Он все-таки пересилил тяжесть этих треклятых чугунных плит и медленно поднялся. «А зачем я поднялся? — подумал он. — Ах да, мне ведь надо найти телефон Мэри, я давно ей не звонил, запамятовал номер, плохо… А где моя записная книжка? В сумке, — ответил он себе. — Где она, кстати?»
Сумку он искал медленно и сосредоточенно; перерыв шкаф, заглянул под кровать, потом увидел, что проклятая сумка лежит на столе, рядом с телефоном, в трех сантиметрах от письма Стива…
— Мэри, здравствуй, — набрав семнадцатизначный номер, сказал он и закашлялся, горло свело спазмой.
— Здравствуй, Юджин! Как хорошо, что ты позвонил! Я читала твою корреспонденцию из Женевы, очень интересно…
— Ты говорила… — начал было Кузанни, но снова закашлялся. «Не хватало еще тут сдохнуть; везти свинцовый гроб чертовски дорого, меня же не застрелили, сам помер, государство самолет не предоставит, оплачивать расходы придется семье, бедный Стив, и так я здорово поиздержался, застряв с этим сценарием о проклятом Сэме Пиме…»
— У вас там холодно, в Европе? — заботливо поинтересовалась Мэри. — Ты простудился, бедненький Юджин?
— Ответь мне… — Кузанни откашлялся в третий раз и, сжав кулаки так, что ногти впились в кожу, медленно, чуть не по слогам, произнес: — Ты говорила Стиву, что его мать не могла рожать, это грозило ей смертью, но я, паршивый итальянец, мечтавший лишь о продолжении рода, заставил ее дать жизнь мальчику?
— Я не могла ему этого не сказать, Юджин, — ответила Мэри. — Элеонора была моим самым любимым человеком…
— Почему же ты никогда мне об этом не говорила?
— Как?! Ты что… не знал?
— Если бы я знал, разве бы я посмел, разве бы я…
— Юджин, милый! — Голос женщины сорвался. — Я была убеждена, что Элеонора сказала тебе об этом! Юджин, отчего ты молчишь?!
Кузанни медленно положил трубку на рычаг; трубка тоже стала чугунной, весила не менее тонны.
«Зачем ты продолжаешь скрипеть на этом свете? — спросил он себя. — Кому ты нужен с твоими дерьмовыми фильмами, эффектными корреспонденциями из Европы, премьерами, разгромными рецензиями Ларри Арса и медалями, полученными в Сан-Себастьяне и Каннах?! Никому ты не нужен!

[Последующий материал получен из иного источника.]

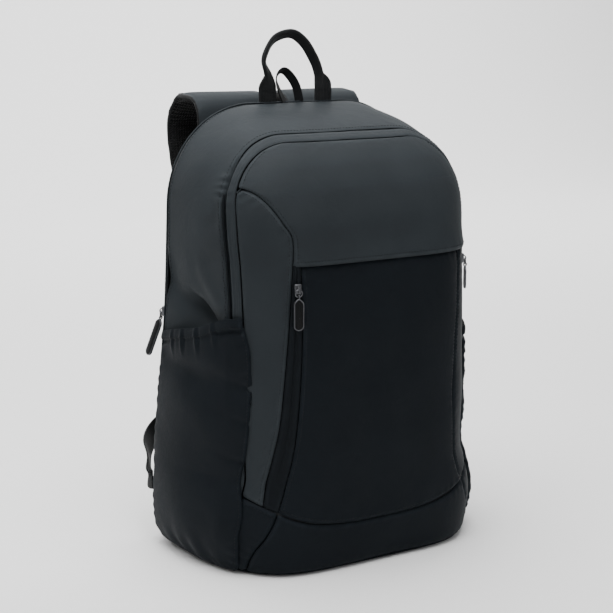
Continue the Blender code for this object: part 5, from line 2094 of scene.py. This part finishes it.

Элеонора промолчала о том, что врачи запретили ей рожать… И Мэри, которая знала, тоже молчала тогда об этом. И только один я, доверчивый идиот, носился, счастливый, по городу… Бедная Элеонора, бедная моя, бедная, бедная… Но ведь она хорошо перенесла роды! — чуть не закричал он. — Ведь она встала на пятый день, это все неправда! Она расцвела после родов! Никогда не была так красива, как в тот день, когда мы привезли Стива домой!»
Он машинально начал листать страницы записной книжки. «Что ты ищешь? — спросил он себя. — Телефон доктора, который наблюдал Элеонору во время беременности», — ответил он себе и вдруг ощутил, что кто-то снял чугунные плиты с плеч и головы, стало легко. Он позвонил в справочный сервис Голливуда, запросил телефоны клиники доктора Самуэля Баренбойма; в приемном покое ответили, что доктор Самуэль Баренбойм умер семь лет назад; у него были пергаментные руки, вспомнил Кузанни, совершенный пергамент, только не желтоватый, а прозрачный, с ощущением легкой голубизны, наверное, сосуды очень близки к коже.